Federal Banking Regulators Propose Joint Rules for
Enhanced Cybersecurity Management
On October 19, three federal bank regulators issued a joint advanced notice of proposed rulemaking on enhanced cyber risk management standards. The Federal Reserve Board (“Federal Reserve”), the Office of the Comptroller of the Currency (“OCC”), and the Federal Deposit Insurance Corporation (“FDIC”) (collectively, “the agencies”) seek comments in response to the proposed rulemaking and various questions by January 17, 2017. The agencies’ proposed standards seek to address the “heightened cyber risk to the safety and soundness of the financial sector,” and represent “enhanced supervisory standards” to be “integrated into the existing supervisory framework.”

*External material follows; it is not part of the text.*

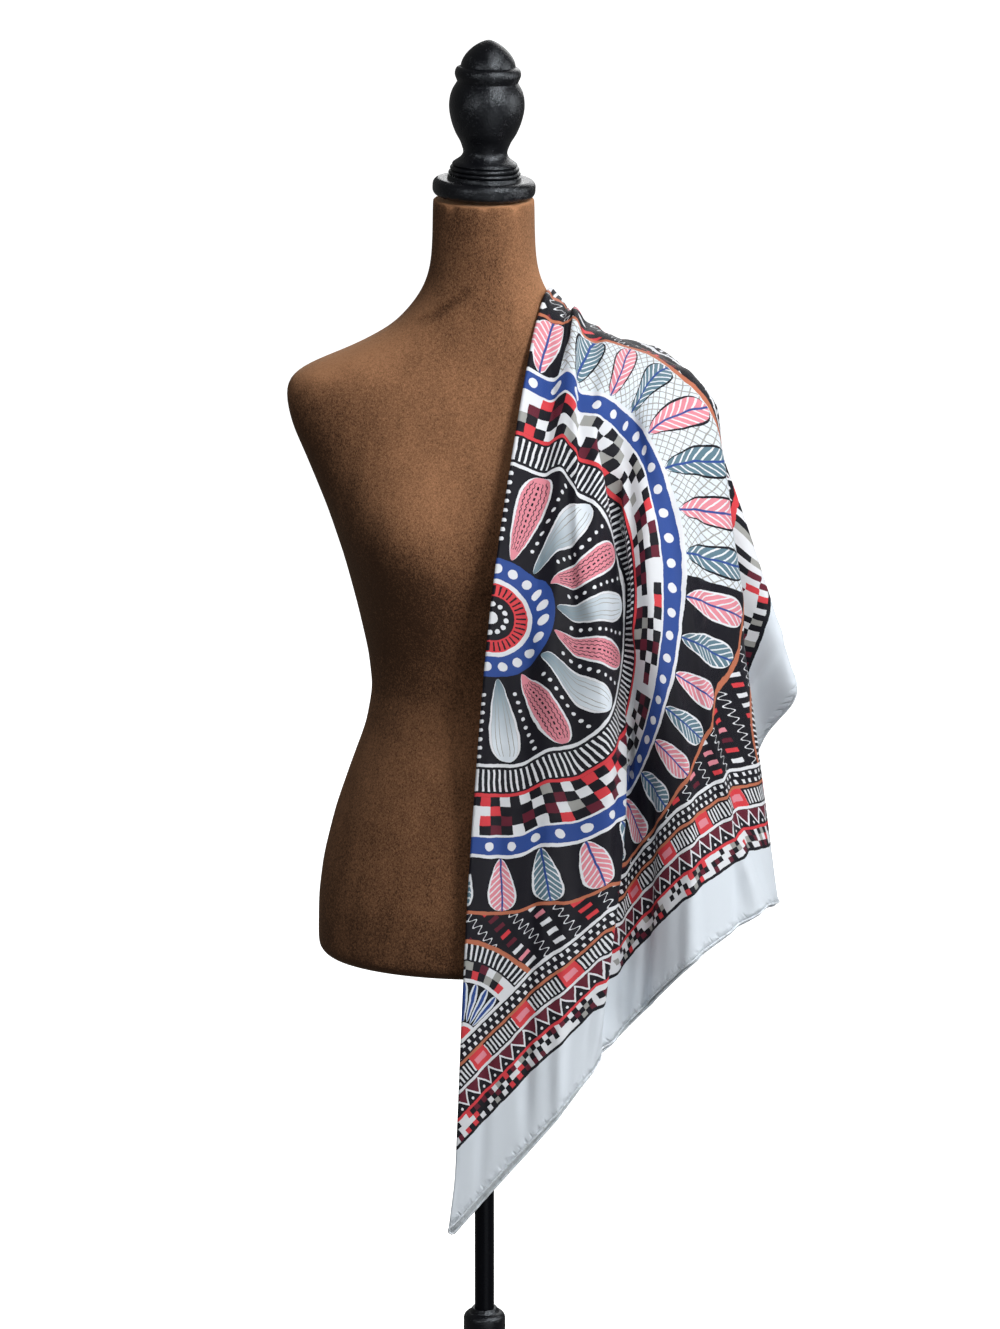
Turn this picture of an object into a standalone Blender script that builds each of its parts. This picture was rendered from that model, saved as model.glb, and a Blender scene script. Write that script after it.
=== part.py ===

Scope of Coverage. The agencies would apply enhanced standards to entities within their jurisdiction with total consolidated assets of $50 billion or more on an enterprise-wide basis. This would include, for the OCC, all national banks, federal savings associations, U.S. operations of foreign banking organizations, financial market utilities and nonbank financial companies supervised by the Board and, for the FDIC, all state non-member banks, that together with their subsidiaries have $50 billion or more in total assets. As it relates to the Federal Reserve, the enhanced standards would apply to: U.S. bank holding companies and savings and loan holding companies; U.S. operations for foreign banking organizations, including state-regulated branches of foreign banks; and institutions subject to enhanced supervision under Section 165 of the Dodd-Frank Act known as non-bank systemically significant nonbank financial companies, or SIFIs, with assets that meet or exceed the threshold. Importantly, the proposal covers nonbank subsidiaries of holding companies, which would be held to the standards as well as third-party service providers to which the standards have “direct application.”
Enhanced Supervisory Standards. Under the proposed standards, the agencies suggest a higher set of standards for “sector-critical systems” of covered entities. Among those requirements for sector-critical systems, the agencies propose a recovery of operations within two hours from a “disruptive, corruptive, or destructive cyber event.” The proposed standards set out requirements for all covered entities under the following five categories: (1) cyber risk governance; (2) cyber risk management; (3) internal dependency management; (4) external dependency management; and (5) incident response, cyber resilience, and situation awareness. Under these categories, covered entities would further be required to implement formal cyber risk management strategies – including supporting policies and procedures to implement the strategy; ongoing risk assessments at the business unit level; independence of risk management; effective policies, plans, and procedures to identify and manage real-time cyber risks associated with external dependences, among others.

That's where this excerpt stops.